Now… Maybe I should retire the Les Paul (the ES-335 is already retired) and, when the band starts rehearsing again, just play my SG. It’s still practically new. It won’t need any work for a while (knock on wood) so just play the SG all the time. I’d still need a backup for gigs so if we ever have another gig (in the post-Covid world that question is still unanswered) I could trade my strat for a cheap, used Les Paul Junior or something. Juniors from the mid-20-teens seem to be reselling for cheap. I could maybe do a straight up trade.

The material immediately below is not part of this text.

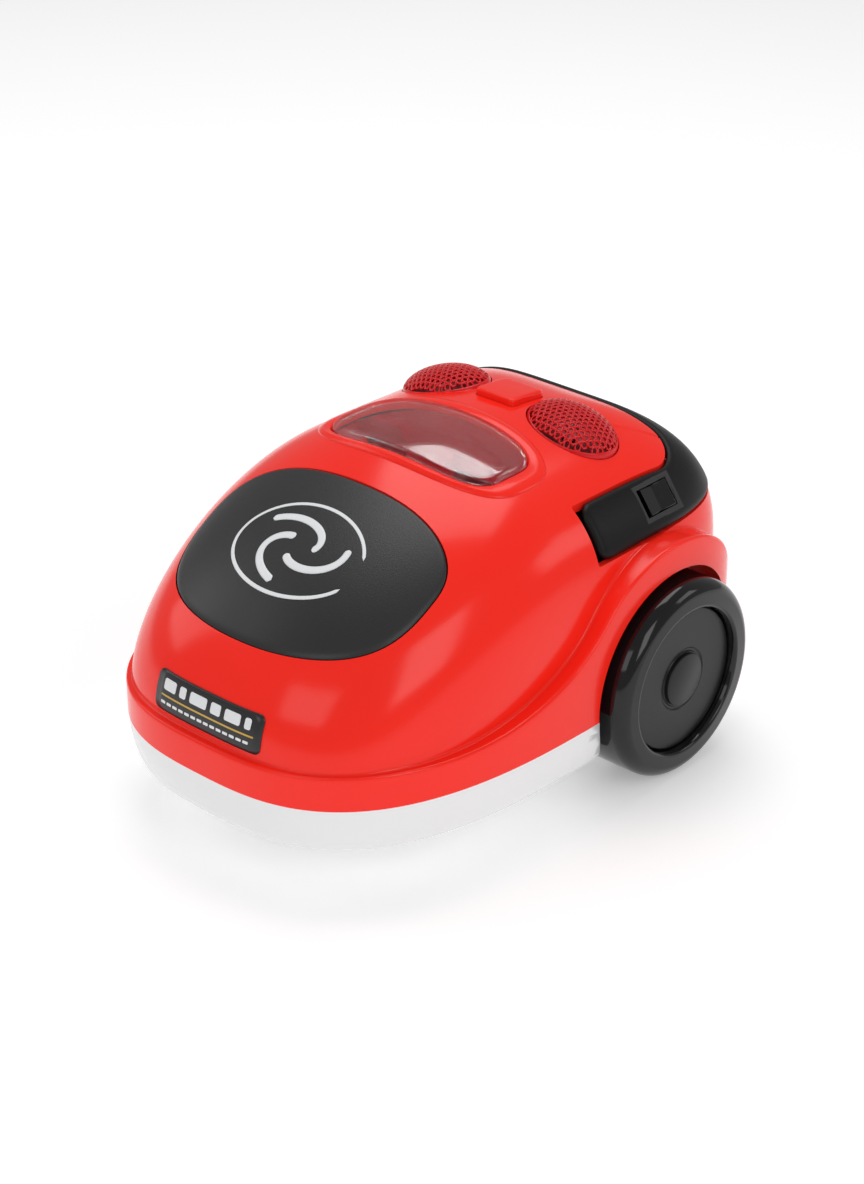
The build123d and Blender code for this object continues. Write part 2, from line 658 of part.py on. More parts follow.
def switch_terminals():
    tabs = None
    for y in (-5.0, 0.0, 5.0):
        tab = switch_plane(SWITCH_DEPTH + SKIN + TERMINAL_LONG / 2).location
        tab = tab * Pos(y, 0, 0) * Box(0.8, 4.0, TERMINAL_LONG)
        tabs = tab if tabs is None else tabs + tab
    return tabs


def top_button():
    base = button_height(BUTTON_DEEP)
    cap = button_prism(0.0, base, HIGH) & dome(-BUTTON_RISE)
    middle = (BUTTON_REAR_Y + BUTTON_FRONT_Y) / 2
    floor_low = button_height(SLEEVE_DEEP) - 0.3
    stem = upright(STEM_R, floor_low - 1.5, base + 1, y=middle)
    barb = upright(BARB_R, floor_low - 2.5, floor_low, y=middle)
    return cap + stem + barb


def button_spring():
    """Coil between the sleeve's floor and the button."""
    low = button_height(SLEEVE_DEEP) + SLEEVE_WALL + SPRING_WIRE + SKIN
    high = button_height(BUTTON_DEEP) - SPRING_WIRE - SKIN
    middle = (BUTTON_REAR_Y + BUTTON_FRONT_Y) / 2
    path = Helix(pitch=(high - low) / SPRING_TURNS, height=high - low, radius=SPRING_R)
    section = Plane(origin=path @ 0, z_dir=path % 0) * Circle(SPRING_WIRE)
    return Pos(0, middle, low) * sweep(section, path=path)


# ================================================================ wheels and caster
def tyre():
    bore = RIM_R + SKIN
    ring = across(WHEEL_R, WHEEL_IN, WHEEL_OUT) - across(bore, WHEEL_IN - 1, WHEEL_OUT + 1)
    outer = ring.edges().filter_by(GeomType.CIRCLE).sort_by(lambda e: e.radius)[-2:]
    return fillet(outer, min(TYRE_ROUND, 0.8 * (WHEEL_R - bore)))


def hub():
    face = WHEEL_OUT - RECESS_DEPTH
    back = WHEEL_IN + 2.0
    dish = across(RIM_R, back, face) - across(RIM_R - HUB_WALL, back - 1, face - HUB_WALL)
    dish = dish + across(BOSS_R, back, face - 0.5)
    for k in range(6):
        rib = Rot(60 * k, 0, 0) * box((back + 4, face - 0.5), (BOSS_R - 1, RIM_R - 1), (-0.9, 0.9))
        dish = dish + Pos(0, AXLE_Y, AXLE_Z) * rib
    dish = dish - across(CLIP_R + 0.8, AXLE_END - CLIP_THICK - 0.6, face + 1)
    return dish - across(AXLE_R + FIT, back - 1, face + 1)


def hub_cap():
    face = WHEEL_OUT - RECESS_DEPTH
    disc = across(CAP_R, face + SKIN, face + CAP_RISE)
    disc = fillet(disc.edges().sort_by(Axis.X)[-1], 0.6)
    return disc + across(CLIP_R + 0.6, face - 2.6, face + 0.5)


def caster_fork():
    """Swivelling fork: plate, two cheeks and an upright pin with a groove for its clip."""
    plate = upright(FORK_R, FORK_TOP_Z - FORK_PLATE, FORK_TOP_Z, y=CASTER_Y)
    cheek_in = ROLLER_HALF + CHEEK_GAP
    fork = plate
    for side in (-1, 1):
        low, high = sorted((side * cheek_in, side * (cheek_in + CHEEK_THICK)))
        y = CASTER_Y + TRAIL
        fork = fork + box((low, high), (y - 5, y + 4), (ROLLER_R, FORK_TOP_Z))
        fork = fork + across(4.0, low, high, y, ROLLER_R)
    fork = fork + upright(STEM_PIN_R, FORK_TOP_Z - 1, STEM_BOSS_Z + 3, y=CASTER_Y)
    groove = upright(STEM_PIN_R + 1, STEM_BOSS_Z + 0.4, STEM_BOSS_Z + 0.4 + STEM_CLIP, y=CASTER_Y)
    groove = groove - upright(STEM_PIN_R - 0.6, 0, HIGH, y=CASTER_Y)
    return fork - groove - across(ROLLER_PIN_R + 0.01, -10, 10, CASTER_Y + TRAIL, ROLLER_R)


def caster_clip():
    """Spring clip in the groove of the caster's pin."""
    low = STEM_BOSS_Z + 0.4 + SKIN
    ring = upright(STEM_PIN_R + 2, low, low + STEM_CLIP - 2 * SKIN, y=CASTER_Y)
    ring = ring - upright(STEM_PIN_R - 0.55, 0, HIGH, y=CASTER_Y)
    return ring - box((-1.8, 1.8), (CASTER_Y, CASTER_Y + 9), (0, HIGH))


def caster_roller():
    y = CASTER_Y + TRAIL
    roller = across(ROLLER_R, -ROLLER_HALF, ROLLER_HALF, y, ROLLER_R)
    roller = fillet(roller.edges().filter_by(GeomType.CIRCLE), 1.0)
    return roller - across(ROLLER_PIN_R + FIT, -5, 5, y, ROLLER_R)


def caster_pin():
    reach = ROLLER_HALF + CHEEK_GAP + CHEEK_THICK
    return across(ROLLER_PIN_R, -reach, reach, CASTER_Y + TRAIL, ROLLER_R)


# ================================================================ inside
def cells():
    """Four cylindrical cells side by side, alternately turned end for end."""
    start = -(CELL_COUNT - 1) / 2 * CELL_PITCH
    low = BAY_Y - CELL_LONG / 2
    for k in range(CELL_COUNT):
        x = start + k * CELL_PITCH
        can = along(CELL_R, low + 1.2, low + CELL_LONG - 0.2, x, CELL_Z)
        can = can + along(2.7, low + 0.2, low + 2, x, CELL_Z)
        PARTS[f"battery_{k + 1}"] = can if k % 2 else can.rotate(Axis((x, BAY_Y, CELL_Z), (0, 0, 1)), 180)


def contacts(side):
    """Spring plates at one end of the battery bay."""
    y = BAY_Y + side * (BAY_HALF_Y - CONTACT_THICK / 2 - SKIN)
    plates = None
    for x in (-CELL_PITCH, CELL_PITCH):
        plate = Pos(x, y, CELL_Z) * Box(CELL_PITCH + 10, CONTACT_THICK, 11)
        leaf_y = y - side * 1.6
        leaf = Pos(x, leaf_y, CELL_Z) * Box(CELL_PITCH + 4, 3.2, 1.2)
        plates = plate + leaf if plates is None else plates + plate + leaf
    return plates


def battery_door():
    door = door_plate(0.0, TRAY_Z, TRAY_Z + DOOR_THICK)
    inside_x = (-BAY_HALF_X + 0.3, BAY_HALF_X - 0.3)
    inside_y = (BAY_Y - BAY_HALF_Y + 0.3, BAY_Y + BAY_HALF_Y - 0.3)
    door = door + box(inside_x, inside_y, (TRAY_Z, FLOOR_Z + 0.2))
    for k in range(4):
        y = BAY_Y + 12 + 3 * k
        door = door - box((-9, 9), (y, y + 1.4), (0, TRAY_Z + 0.6))
    door = door + upright(DOOR_BOSS_R, TRAY_Z, TRAY_Z + DOOR_BOSS_HIGH, y=door_screw_y())
    door = door - upright(DOOR_SCREW_R + 0.3, 0, HIGH, y=door_screw_y())
    return door - upright(SCREW_HEAD_R + 0.2, 0, TRAY_Z + DOOR_SEAT, y=door_screw_y())


def screw(x, y, seat_z, length):
    """Cross-headed screw that points up from its seat."""
    body = upright(SCREW_HEAD_R, seat_z - SCREW_HEAD, seat_z - SKIN, x, y)
    body = body + upright(SCREW_R - 0.02, seat_z - 1, seat_z + length, x, y)
    cross = box((x - 1.8, x + 1.8), (y - 0.3, y + 0.3), (0, seat_z - SCREW_HEAD + 1))
    return body - cross - box((x - 0.3, x + 0.3), (y - 1.8, y + 1.8), (0, seat_z - SCREW_HEAD + 1))


def motor_can():
    low = MOTOR_Y
    can = along(MOTOR_R, low, low + MOTOR_LONG, 0, MOTOR_Z)
    can = fillet(can.edges().filter_by(GeomType.CIRCLE), 1.2)
    can = can + along(4, low - 1.5, low + 1, 0, MOTOR_Z)
    return can - along(SHAFT_R + FIT, low - 3, low + MOTOR_LONG - 4, 0, MOTOR_Z)


def fan():
    """Open impeller on the motor's shaft."""
    low = MOTOR_Y - SHAFT_OUT
    fan_low = low + 1.5
    wheel = along(FAN_R, fan_low, fan_low + 1.6, 0, MOTOR_Z)
    wheel = wheel + along(3.5, fan_low, fan_low + FAN_LONG, 0, MOTOR_Z)
    for k in range(BLADES):
        turn = Pos(0, 0, MOTOR_Z) * Rot(0, 360 / BLADES * k, 0)
        blade = turn * box((3, FAN_R - 0.5), (fan_low, fan_low + FAN_LONG), (-0.6, 0.6))
        wheel = wheel + blade
    return wheel + along(SHAFT_R, low, MOTOR_Y + MOTOR_LONG - 5, 0, MOTOR_Z)


def fan_housing():
    """Round shroud of the impeller, on a foot."""
    low = MOTOR_Y - SHAFT_OUT - 1.5
    high = MOTOR_Y - 0.1
    body = along(HOUSING_R, low, high, 0, MOTOR_Z)
    body = body - along(HOUSING_R - HOUSING_WALL, low - 1, high - 1.6, 0, MOTOR_Z)
    body = body - along(5.0, low - 1, high + 1, 0, MOTOR_Z)
    for k in range(8):
        turn = math.radians(45 * k)
        x, z = 12.5 * math.cos(turn), MOTOR_Z + 12.5 * math.sin(turn)
        body = body - along(2.4, high - 3, high + 1, x, z)
    foot = box((-10, 10), (low, high), (BAY_ROOF_Z + SKIN, MOTOR_Z - HOUSING_R + 4))
    return body + (foot - along(HOUSING_R - 0.5, low - 1, high + 1, 0, MOTOR_Z))


def circuit_board():
    x, y, z = BOARD_AT
    board = Pos(x, y, z) * Box(*BOARD_SIZE)
    for k in (-1, 1):
        board = board - along(1.6, y - 3, y + 3, x + k * 22, z - 13)
    board = board + Pos(x - 10, y - 1.8, z + 4) * Box(12, 2.2, 8)
    board = board + along(3.0, y - 9, y - 0.5, x + 8, z + 6)
    return board


def board_bracket():
    """Angle that carries the board on the tray's floor."""
    x, y, z = BOARD_AT
    back = y + BOARD_SIZE[1] / 2 + SKIN
    low = z - BOARD_SIZE[2] / 2
    bracket = box((-26, 26), (back, back + 2), (FLOOR_Z + SKIN, low + 14))
    return bracket + box((-26, 26), (back, back + 14), (FLOOR_Z + SKIN, FLOOR_Z + 2))


def speaker():
    z = FLOOR_Z + SKIN
    frame = upright(SPEAKER_R, z, z + 1.5, y=SPEAKER_Y) - upright(SPEAKER_R - 2, 0, z + 1.0, y=SPEAKER_Y)
    cone = Pos(0, SPEAKER_Y, z + 1.4 + 1.5) * Cone(SPEAKER_R - 1, 6, 3)
    return frame + cone + upright(6, z + 4, z + SPEAKER_THICK, y=SPEAKER_Y)


# ================================================================ assembly
PARTS["upper_shell"] = upper_shell()
PARTS["base_tray"] = base_tray()
PARTS["rear_band"] = rear_band()
PARTS["badge_panel"] = badge_panel()
PARTS["front_label"] = front_label()
PARTS["window_lens"] = window_lens()
PARTS["chamber_bowl"] = chamber_bowl()
PARTS["chamber_divider"] = chamber_divider()
PARTS["chamber_drum"] = chamber_drum()
pair("mesh_dome", mesh_dome())
pair("reflector", reflector())
pair("lamp", lamp())
PARTS["switch_bezel"] = switch_bezel()
PARTS["switch_rocker"] = switch_rocker()
PARTS["switch_terminals"] = switch_terminals()
PARTS["top_button"] = top_button()
PARTS["button_spring"] = button_spring()
pair("tyre", tyre())
pair("hub", hub())
pair("hub_cap", hub_cap())
PARTS["axle"] = across(AXLE_R, -AXLE_END, AXLE_END)
clip_low = AXLE_END - CLIP_THICK - 0.2
pair("axle_clip", across(CLIP_R, clip_low, clip_low + CLIP_THICK) - across(AXLE_R + 0.01, 0, HIGH))
spacer_low = SADDLE_X + SADDLE_THICK / 2 + 0.1
spacer = across(SPACER_R, spacer_low, WELL_X - WALL - 0.2) - across(AXLE_R + 0.02, 0, HIGH)
pair("axle_spacer", spacer)
PARTS["caster_fork"] = caster_fork()
PARTS["caster_clip"] = caster_clip()
PARTS["caster_roller"] = caster_roller()
PARTS["caster_pin"] = caster_pin()
cells()
PARTS["contacts_front"] = contacts(-1)
PARTS["contacts_rear"] = contacts(1)
PARTS["battery_door"] = battery_door()
PARTS["door_screw"] = screw(0, door_screw_y(), TRAY_Z + DOOR_SEAT, DOOR_SCREW_LONG)
for number, (spot_x, spot_y) in enumerate(SCREW_SPOTS, 1):
    PARTS[f"case_screw_{number}"] = screw(spot_x, spot_y, TRAY_Z + 6, SEAM_Z - TRAY_Z + 4)
PARTS["motor_can"] = motor_can()
PARTS["fan"] = fan()
PARTS["fan_housing"] = fan_housing()
PARTS["circuit_board"] = circuit_board()
PARTS["board_bracket"] = board_bracket()
PARTS["speaker"] = speaker()

for name, shape in PARTS.items():
    export_step(shape, f"parts/{name}.step")
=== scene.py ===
import json
import math

import bmesh
import bpy
import numpy as np
from mathutils import Matrix, Vector

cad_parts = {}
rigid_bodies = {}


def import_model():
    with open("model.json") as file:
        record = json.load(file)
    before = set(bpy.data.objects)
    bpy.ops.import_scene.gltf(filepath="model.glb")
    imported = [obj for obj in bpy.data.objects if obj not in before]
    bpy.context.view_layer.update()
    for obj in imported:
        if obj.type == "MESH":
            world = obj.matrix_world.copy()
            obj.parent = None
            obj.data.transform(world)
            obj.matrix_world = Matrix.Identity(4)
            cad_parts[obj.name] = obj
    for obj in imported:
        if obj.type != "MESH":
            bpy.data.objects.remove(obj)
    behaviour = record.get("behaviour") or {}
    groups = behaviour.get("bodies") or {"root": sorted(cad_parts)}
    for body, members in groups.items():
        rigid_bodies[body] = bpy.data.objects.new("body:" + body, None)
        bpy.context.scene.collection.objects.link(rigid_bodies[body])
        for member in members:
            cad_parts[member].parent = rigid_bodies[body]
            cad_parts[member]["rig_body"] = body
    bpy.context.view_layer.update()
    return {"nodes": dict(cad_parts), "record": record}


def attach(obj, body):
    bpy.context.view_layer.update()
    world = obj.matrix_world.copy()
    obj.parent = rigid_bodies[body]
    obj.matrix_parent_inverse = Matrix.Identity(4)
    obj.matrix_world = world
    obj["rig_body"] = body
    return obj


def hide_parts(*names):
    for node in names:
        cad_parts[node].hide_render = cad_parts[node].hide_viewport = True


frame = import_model()
record = frame["record"]
nodes = frame["nodes"]
MM = 0.001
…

The reason is college. Mostly, at least. We’re about to have two college students and I don’t want to spend what little money is left after tuition on something that isn’t 100% necessary. New frets on a 43 year old guitar are a luxury that can wait until after the kids graduate. College is expensive. Two colleges… that’s really expensive. There’s just nothing left over. That’s not a complaint, of course, college is worth every penny. It just means that come 2025 or 2026, my Les Paul is going to have some major league work done. I’m talking Hollywood actor after the first time he loses a gig to a 22 year old up and comer level work done.

Sad Tuesday

My step daughter, Bellana, just left. She’s spending a few days quarantining with school friends before heading back for the Spring semester. We won’t see her again for months.

You know the drill, I’m one part happy and excited for her and one part sad as can be that she’s not here.

Having feelings sucks some times. Maybe Mr Spock had the right idea.